ビザの発給を禁止するこの外務省の指示について、管理人は、軍部の圧力により、外務省がそのような公電を発出したのかと思っていたのですが、どうやら違うようです。

終戦後、帰国した杉原は、外務省により実質、解雇されてしまいます。行き場のなかったユダヤ難民。杉原がビザを発給しなければ、その多くが殺されていた可能性が高かったにも関わらず、ビザの発給を禁止する指示を出した外務省。

終戦後、外務省が杉原を解雇したのは、訓令に背いたから。ユダヤ人や国会議員の働きかけにより、やっと杉原の名誉回復にこぎ着けるのですが、これに最後まで抵抗したのが外務省でした。

そして、この反対したということすら誰も知らないふりをします。管理人は、杉原千畝のことを誇らしく思う反面、外務省の失態にはあきれてしまいます。

公務員試験を受けないで大使の権限で外交官になっている人たちもいました。昔の話ではなく、つい30、40年ほど前の話です。

おわりに

以前、『「謎のニセ札事件」のナゾの解明』という記事を書いたとき、リトアニアのリタス紙幣の贋札だったのではないかという推理をしました。その時、杉原千畝のことを書こうと思っていましたが、今日まで延び延びになっていました。

杉原が外務省を解雇されたことについて、大半の見解は、外務省の姿勢を攻撃するというもの。この記事もそのようなまとめ方になっています。

しかし、管理人の本音は、外務省などにしがみついているのではなく、民間で活躍できたのだから、それで良かったのではないか、というものです。

Wikipediaの執筆者などは、もし杉原が外務省に残っていたら、という幻想があるようですが、現実には、残ったとしても訓令違反という前科が災いして、辺地の公館を転々とすることになり、重要な職には就けなかったと思います。優秀な人間ほど足下をすくわれる。

杉原の行為は、多くのユダヤ難民の命を救いました。しかし、日本に対して何ら不利益なことはしていません。日本がユダヤ難民を受け入れたわけではなく、通過点となっただけなのです。

杉原千畝ばかりが有名になっていますが、根井三郎という外交官の存在なくしては杉原の命のビザは無駄なる可能性もありました。根井三郎は、戦後、法務省に勤務したようです。ロシア語のスキルを生かせるのは法務省公安調査庁あたりでしょうか。

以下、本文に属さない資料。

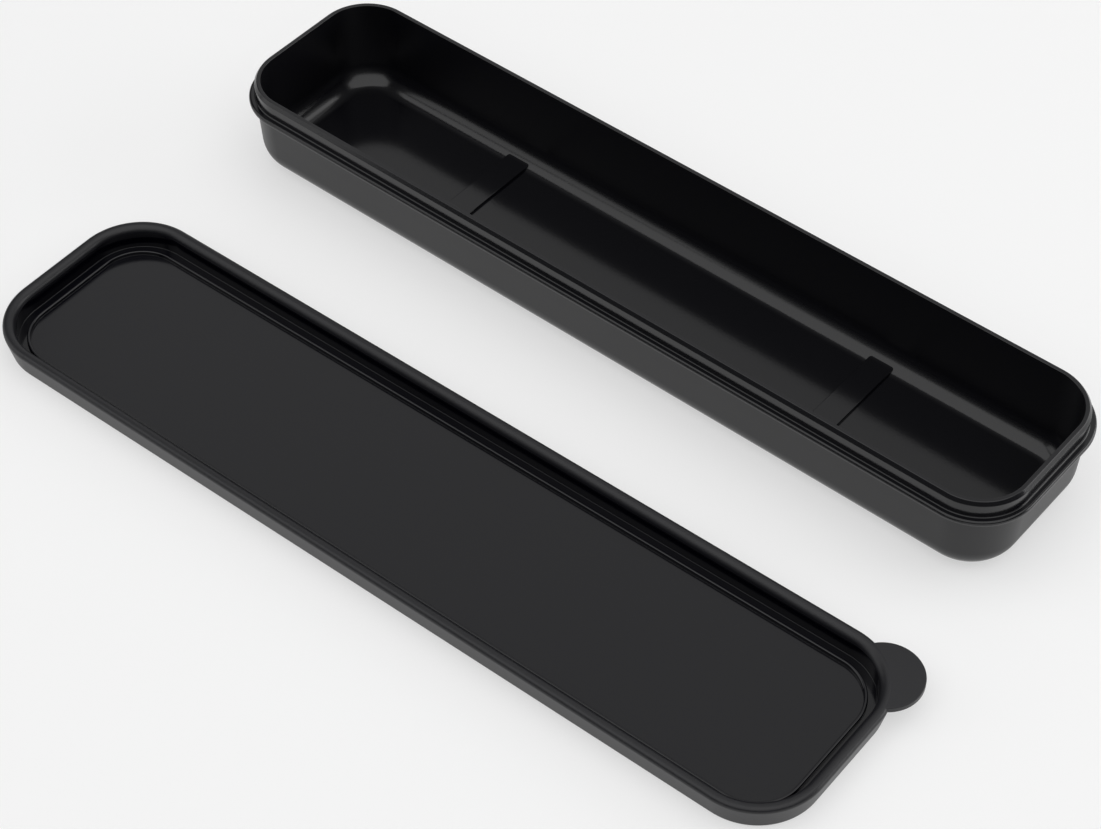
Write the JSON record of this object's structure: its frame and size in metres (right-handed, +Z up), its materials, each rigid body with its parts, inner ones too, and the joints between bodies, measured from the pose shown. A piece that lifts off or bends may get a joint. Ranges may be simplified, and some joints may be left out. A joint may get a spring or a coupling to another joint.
{
  "type": "travel cutlery case",
  "caption": "Long slim travel case for cutlery: a ribbed open tray with a stepped rim, and its push-on lid with a round finger tab lying beside it.",
  "frame": {"origin": "centre of the tray's flat underside", "axes": "+X along the tray's length, +Y away from the lid that lies beside it, +Z up out of the tray"},
  "size_m": [0.2324, 0.136, 0.0252],
  "materials": {
    "tray_plastic": "moulded black, semi-gloss",
    "lid_plastic": "moulded black, glossy panel, satin skirt"
  },
  "bodies": {
    "tray": {"tray": "tray_plastic"},
    "lid": {"lid": "lid_plastic"}
  },
  "joints": [
    {"name": "lid_turn_over", "type": "hinge", "parent": "tray", "child": "lid", "pos_m": [0.0004, -0.0408, 0.0141], "axis": [-1, -0.0097, 0], "range_deg": [0, 180]}
  ]
}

杉原千畝の功績のユネスコ世界記憶遺産登録申請は、2017年10月、ユネスコにより却下されました。その理由は明かされていないようですが、たぶん、このような申請を認めていたら、ユネスコ世界記憶遺産はユダヤ関係の記憶遺産で埋め尽くされてしまうという危惧あったのでしょう。申請を通すためには、杉原千畝だけではなく、オランダ外交官など、ユダヤ難民が安全な国に落ち着くまでに「キュラソービザ」に関わった一連の関係者、書類をセットにして再申請するのが早道のように思います。

番組の中で、「白石仁章」という方が杉原千畝に詳しいとして紹介されています。

どこかで聞いた名前だと思ったら、『 プチャーチン 日本人が一番好きなロシア人』という本を書かれた方で、このサイトでも過去記事『幕末のロシア・フリゲート艦ディアナ号の謎に迫る』の中でこの本を紹介しています。

白石さんは現職の外務省職員。現職の方が書く書籍は珍しい。ノンキャリという面で杉原と重なる気がします。